*Written request*
Every record here needs to be written out again exactly.

(Entries with model source code)
━━━━━━━━━━

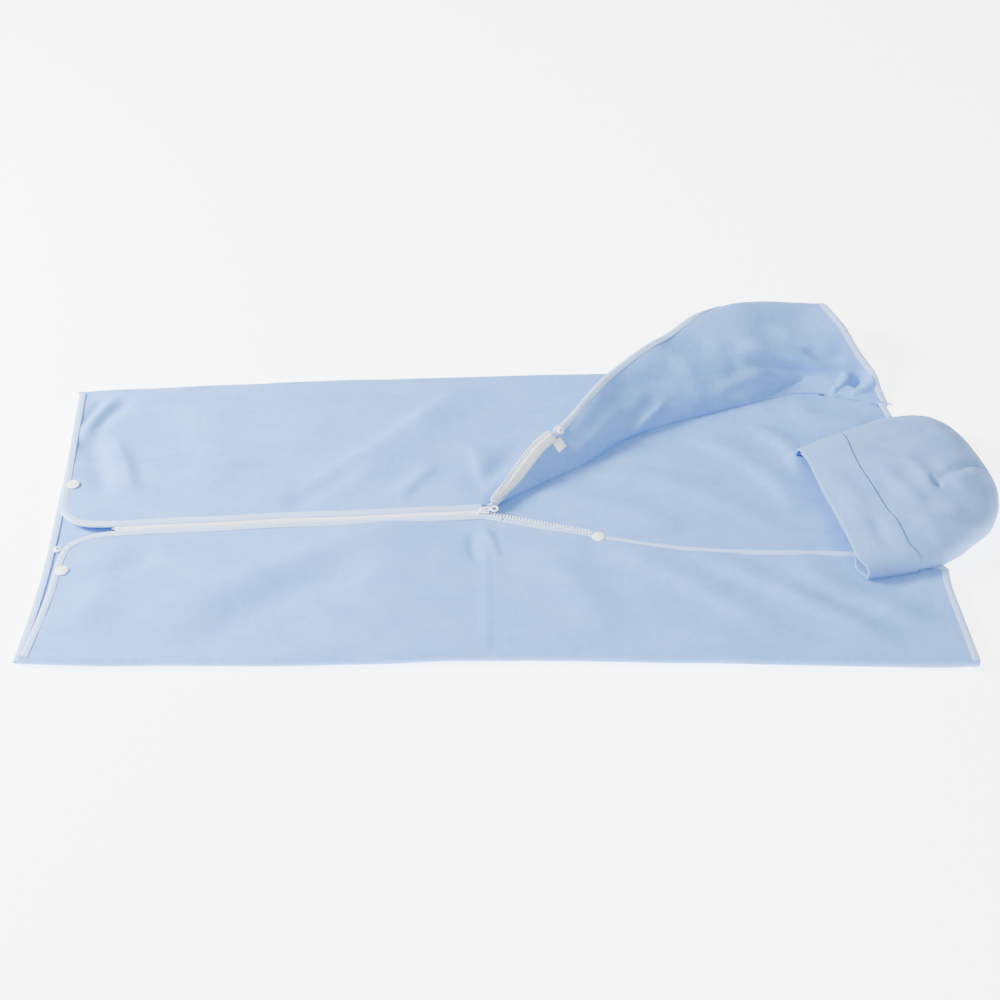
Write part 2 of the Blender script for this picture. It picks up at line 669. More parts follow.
def cornerSplit(line, share):
    # Divides a line at a share of its length.
    cut = int(len(line) * share)
    return line[: cut + 1], line[cut:]


# near front: its foot edge turns into the zip edge half-way round the rounded corner
nearInner = insetLine(nearFootEdge, -inset)
nearFootPart, nearTurnPart = cornerSplit(nearInner, 0.72)
nearOpenInner = insetLine(nearOpenEdge, -inset)
nearTop = np.concatenate([nearTurnPart, insetLine(nearZipEdge, -inset), nearOpenInner])
nearHeadInner = insetLine(nearHeadEdge, -inset)
nearHeadPart = np.r_[nearTop[-1:], nearHeadInner[6:]][::-1]
nearCloth = frontCloth(
    "near_front_cloth", nearSide, nearTop, nearFootPart, nearHeadPart, -1, nearFolds, 11, 330, 74)
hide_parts("near_front_panel", "near_front_flap", "near_side_fold")

# The turned-back flap: s runs along its crease, and a outward from it over the cloth
creaseLine = spline([
    (-6, -9), (14, 10), (60, 41), (118, 77), (172, 119), (222, 144), (275, 163), (333, 183),
    (395, 199), (455, 194), (520, 175)], 600)
creaseReach = np.r_[0, np.cumsum(np.linalg.norm(np.diff(creaseLine, axis=0), axis=1))]
creaseTotal = creaseReach[-1]
creaseSlope = unit(np.gradient(creaseLine, creaseReach, axis=0))
creaseTurn = np.unwrap(np.arctan2(creaseSlope[:, 1], creaseSlope[:, 0]))
window = np.hanning(181) / np.hanning(181).sum()
creaseTurn = np.convolve(np.pad(creaseTurn, 90, mode="edge"), window, mode="valid")
# The flap's section at each s is a slope along a: steepest at the crease and level at the crest,
# then over and down. Towards the head end the foot of the slope leaves the crease, and past it the
# cloth rises gently from the back cloth without a crease.
tableS = np.linspace(-4, creaseTotal + 6, 200)
tableA = np.arange(0, 262.0)
tableBase = np.interp(tableS, [0, 12, 40, 380, 470, creaseTotal], [13, 9.5, 6.2, 6.0, 3.2, 2.4])
headward = smooth((tableS - 468) / 70)


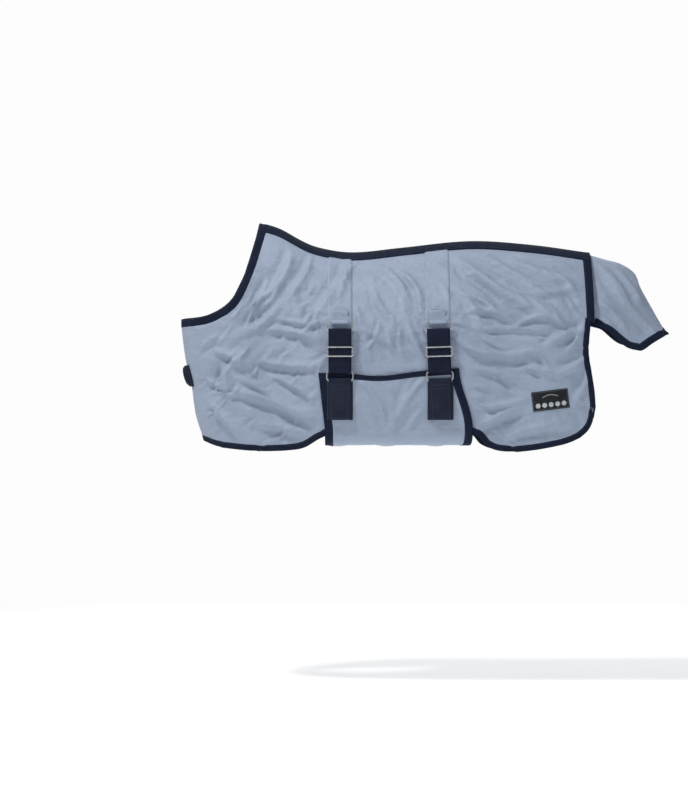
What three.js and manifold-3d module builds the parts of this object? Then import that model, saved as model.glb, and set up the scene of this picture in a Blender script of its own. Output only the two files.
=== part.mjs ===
// A foal's fly sheet: a mesh rug with bound edges, two chest flaps, a belly flap on two straps and a
// tail flap. +X runs towards the tail, -Y is the near side, +Z is up, and the origin is on the withers.
// Millimetres. Each piece is a closed solid of its own.
import * as THREE from "three";
import { mergeVertices } from "three/addons/utils/BufferGeometryUtils.js";
import Module from "manifold-3d";

const wasm = await Module();
wasm.setup();

// Sizes of the rug as it lies on the foal
const BACK = 766; // withers to the rear edge
const DROP = 531; // withers to the hem at the shoulder
const CHEST_REACH = 195; // front of the chest ahead of the withers
const NECK_DEPTH = 240; // withers to the lowest point of the neckline
const CREST_DEPTH = 185; // height over which the sheet curves from the spine to hanging straight
const CREST_POWER = 1.4; // roundness of that curve: 1 is a gable, 2 an ellipse
const CHEST_ROUND = 150; // length of the curve from the front of the chest to the side
const SHOULDER_HALF = 115; // half widths of the rug
const BARREL_HALF = 150;
const HIP_HALF = 147;
const REAR_HALF = 124;
const TUCK = 0.14; // share by which the hem hangs further in than the barrel
const TUCK_HEIGHT = 130; // height above the hem over which it does

// Cloth and tapes
const GAP = 0.3; // between pieces that touch
const CLOTH = 2.5;
const TAPE_PROUD = 0.75; // a binding stands this much out of the cloth on each side
const NECK_TAPE = 19;
const HEM_TAPE = 14;
const SPINE_TAPE_DROP = 20; // height of the spine band down each side
const BAR_GAP = 0.4; // between webbing and the bar that it goes round
const SEAM_TAPE = 19; // the band that the tail flap is sewn to
const SEAM_DROP = 158; // and how far down from the spine it reaches
const PATCH = 1.2; // reinforcement strips and the label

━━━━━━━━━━

*Solution for this task*
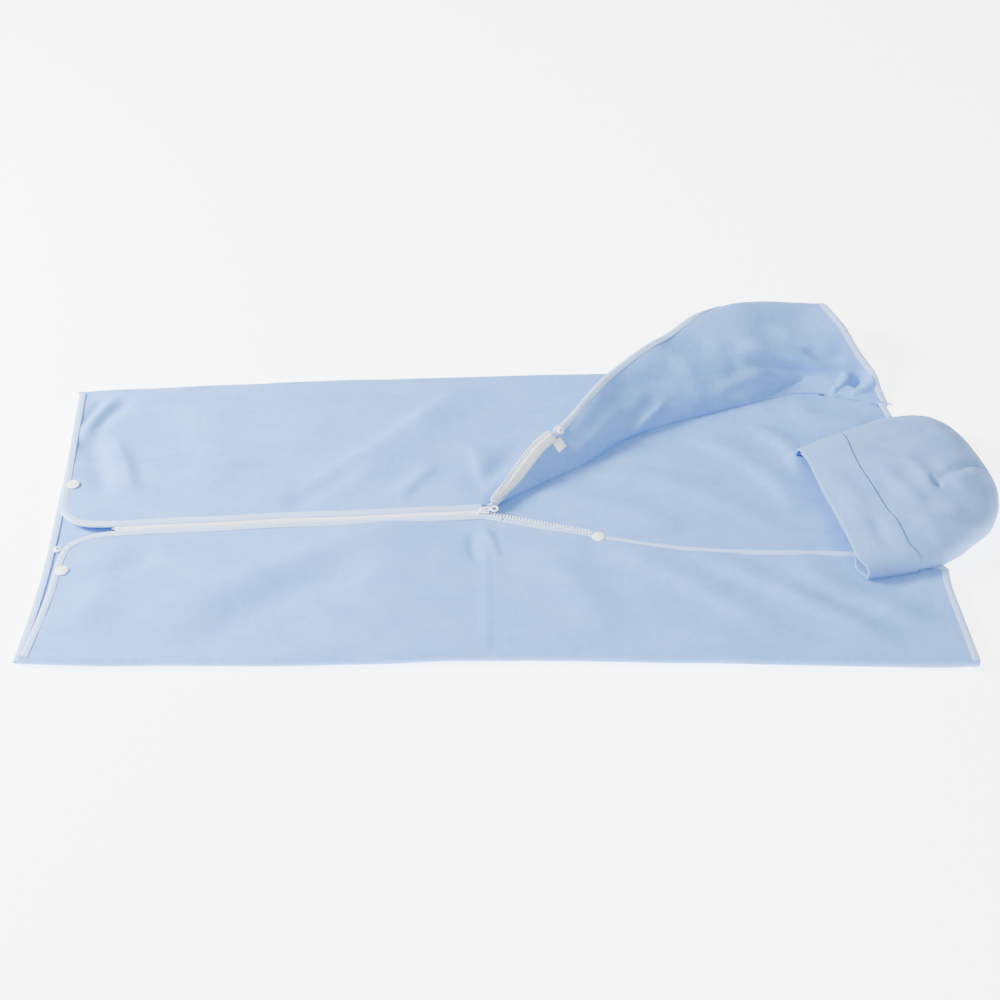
Write part 2 of the Blender script for this picture. It picks up at line 669. More parts follow.
def cornerSplit(line, share):
    # Divides a line at a share of its length.
    cut = int(len(line) * share)
    return line[: cut + 1], line[cut:]


# near front: its foot edge turns into the zip edge half-way round the rounded corner
nearInner = insetLine(nearFootEdge, -inset)
nearFootPart, nearTurnPart = cornerSplit(nearInner, 0.72)
nearOpenInner = insetLine(nearOpenEdge, -inset)
nearTop = np.concatenate([nearTurnPart, insetLine(nearZipEdge, -inset), nearOpenInner])
nearHeadInner = insetLine(nearHeadEdge, -inset)
nearHeadPart = np.r_[nearTop[-1:], nearHeadInner[6:]][::-1]
nearCloth = frontCloth(
    "near_front_cloth", nearSide, nearTop, nearFootPart, nearHeadPart, -1, nearFolds, 11, 330, 74)
hide_parts("near_front_panel", "near_front_flap", "near_side_fold")

# The turned-back flap: s runs along its crease, and a outward from it over the cloth
creaseLine = spline([
    (-6, -9), (14, 10), (60, 41), (118, 77), (172, 119), (222, 144), (275, 163), (333, 183),
    (395, 199), (455, 194), (520, 175)], 600)
creaseReach = np.r_[0, np.cumsum(np.linalg.norm(np.diff(creaseLine, axis=0), axis=1))]
creaseTotal = creaseReach[-1]
creaseSlope = unit(np.gradient(creaseLine, creaseReach, axis=0))
creaseTurn = np.unwrap(np.arctan2(creaseSlope[:, 1], creaseSlope[:, 0]))
window = np.hanning(181) / np.hanning(181).sum()
creaseTurn = np.convolve(np.pad(creaseTurn, 90, mode="edge"), window, mode="valid")
# The flap's section at each s is a slope along a: steepest at the crease and level at the crest,
# then over and down. Towards the head end the foot of the slope leaves the crease, and past it the
# cloth rises gently from the back cloth without a crease.
tableS = np.linspace(-4, creaseTotal + 6, 200)
tableA = np.arange(0, 262.0)
tableBase = np.interp(tableS, [0, 12, 40, 380, 470, creaseTotal], [13, 9.5, 6.2, 6.0, 3.2, 2.4])
headward = smooth((tableS - 468) / 70)


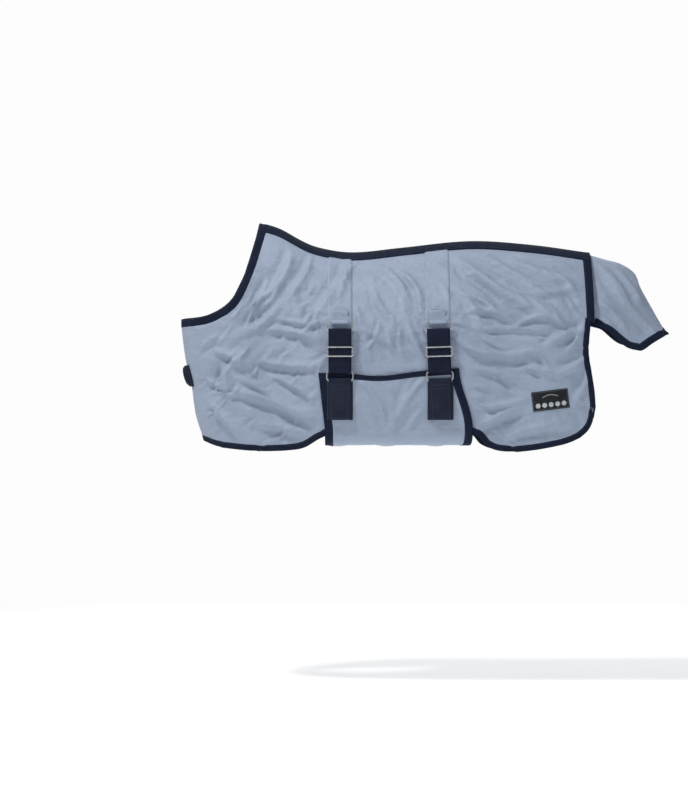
What three.js and manifold-3d module builds the parts of this object? Then import that model, saved as model.glb, and set up the scene of this picture in a Blender script of its own. Output only the two files.
=== part.mjs ===
// A foal's fly sheet: a mesh rug with bound edges, two chest flaps, a belly flap on two straps and a
// tail flap. +X runs towards the tail, -Y is the near side, +Z is up, and the origin is on the withers.
// Millimetres. Each piece is a closed solid of its own.
import * as THREE from "three";
import { mergeVertices } from "three/addons/utils/BufferGeometryUtils.js";
import Module from "manifold-3d";

const wasm = await Module();
wasm.setup();

// Sizes of the rug as it lies on the foal
const BACK = 766; // withers to the rear edge
const DROP = 531; // withers to the hem at the shoulder
const CHEST_REACH = 195; // front of the chest ahead of the withers
const NECK_DEPTH = 240; // withers to the lowest point of the neckline
const CREST_DEPTH = 185; // height over which the sheet curves from the spine to hanging straight
const CREST_POWER = 1.4; // roundness of that curve: 1 is a gable, 2 an ellipse
const CHEST_ROUND = 150; // length of the curve from the front of the chest to the side
const SHOULDER_HALF = 115; // half widths of the rug
const BARREL_HALF = 150;
const HIP_HALF = 147;
const REAR_HALF = 124;
const TUCK = 0.14; // share by which the hem hangs further in than the barrel
const TUCK_HEIGHT = 130; // height above the hem over which it does

// Cloth and tapes
const GAP = 0.3; // between pieces that touch
const CLOTH = 2.5;
const TAPE_PROUD = 0.75; // a binding stands this much out of the cloth on each side
const NECK_TAPE = 19;
const HEM_TAPE = 14;
const SPINE_TAPE_DROP = 20; // height of the spine band down each side
const BAR_GAP = 0.4; // between webbing and the bar that it goes round
const SEAM_TAPE = 19; // the band that the tail flap is sewn to
const SEAM_DROP = 158; // and how far down from the spine it reaches
const PATCH = 1.2; // reinforcement strips and the label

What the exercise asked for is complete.